6th March 2019
Cashless chaos: why we need to act now to manage the decline of cash
Cash usage has halved in the last decade. If we don't act now, consumers will soon be charged for getting hold of cash, and will find many less places to use it.
6th March 2019
Cash usage has halved in the last decade. If we don't act now, consumers will soon be charged for getting hold of cash, and will find many less places to use it.
Cash has always been a strangely emotive subject. Many feel incredibly strongly about their right to pay in notes and coins, while others increasingly see it as an outdated means of payment, preferring to use digital alternatives wherever possible.
But whether you love or hate cash, it’s a fact that as a society we’re using much less of it. Over the past decade, cash usage has halved from six in 10 transactions to three in 10. And on that trajectory, we could be almost completely cashless within the next two decades.
If you’re a ‘never carry cash’ kind of a person, you might shrug your shoulders. But the consequences of not preparing for the continued decline in cash could have far reaching implications for all of us, particularly the significant minority of people in the UK who still rely on cash.
This was the backdrop which led to the independent Access to Cash review being set up last year – a working party which I’ve been involved in, tasked with looking at the consequences of the decline in cash.
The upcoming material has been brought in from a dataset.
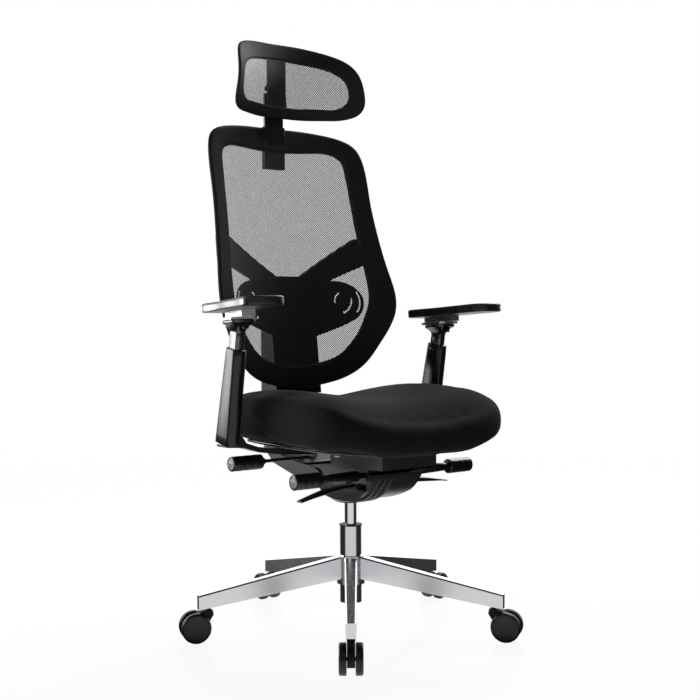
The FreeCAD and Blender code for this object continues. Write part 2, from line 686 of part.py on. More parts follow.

After a year of evidence gathering and deliberation, the final report is published today – with some urgent calls to action for our banks, government and regulators.
Perhaps the most important thing we discovered in our evidence gathering phase is that one in six people in the UK would not be able to survive without cash as things stand. In some cases, that may be because they’re elderly or disabled and are unable to make use of digital payment systems. In other cases, it may be because they live in communities with little or no mobile signal and unreliable broadband – so digital payments just aren’t a practical option.
If we stand by and watch cash usage decline without doing anything, it’s clear that banks will soon ask consumers to start paying to get access to it. The costs of printing, storing and transporting cash are enormous, and there’s a large fixed element to this cost base which doesn’t reduce even as cash usage declines.
Banks are already starting to pass more of these costs onto businesses who accept cash and, as a result, growing numbers of small companies are now taking the decision not to accept cash at all.
So it’s not hard to look forward to a world where cash is expensive to get hold of and hard to use when you have it. And the impact of that would be felt hardest by those who could least afford it, or other vulnerable groups of consumers.
It was clear to our working group that this was not a problem that could be solved with a bit of tinkering around the edges. If we’re to protect cash – at least for the next 15 years or so as a minimum - we need to rewire the whole cash system, lowering fixed costs, and using some of those savings to support groups who banks have no economic incentive to protect.
Our final report makes five recommendations – the most important of which is to guarantee access to cash for consumers for as long as there are groups that rely on it. That wouldn’t necessarily mean keeping an ATM in every community. There may be other solutions, such as better incentives for convenience stores to offer cashback. But there would need to be a body keeping tabs on where cash access had been lost, ready to step in and commission a solution where certain criteria were met.
The second recommendation is to ensure that if consumers have access to cash, they also have somewhere to spend it. And the focus here is on bringing down the cost of cash for businesses. As a starting point, we want the FCA to launch a market study into the cost of cash for small and medium sized businesses – ensuring competition is working effectively in those markets, and that businesses are not simply giving up on cash because the costs are getting too high.
To make the cost savings at the back end, the report’s third recommendation is for the Bank of England to works with UK banks on commissioning a new, more efficient shared cash infrastructure. This could save as much as £600m a year – savings which could be used by the banks to provide services to those customers it may otherwise have been forced to leave behind.
Importantly, the report does not take a view on whether the end of cash is a likely or desirable endgame. But it seizes on the importance of providing choice to those who currently rely on cash. To achieve that, it calls for the FCA and government to stimulate innovation to ensure that everyone in the UK can go cashless if they choose to – a point that we’re still a long way from today.
And finally, the report calls on the government to be the catalyst for all this work by having a clear policy on cash, and by convening the different financial regulators to ensure there is joined up oversight of the whole cash system – something that’s currently lacking.
Early signs are that politicians, regulators and banks all have the appetite to work together to secure the future of cash – at least for the next 15 years or so. But it’s crucial we don’t spend the next few years deliberating on whether to act or not. Although Brexit is slowing down progress in many areas, the report shows a clear way forward without needing legislation immediately. There’s no excuse not to get cracking tomorrow.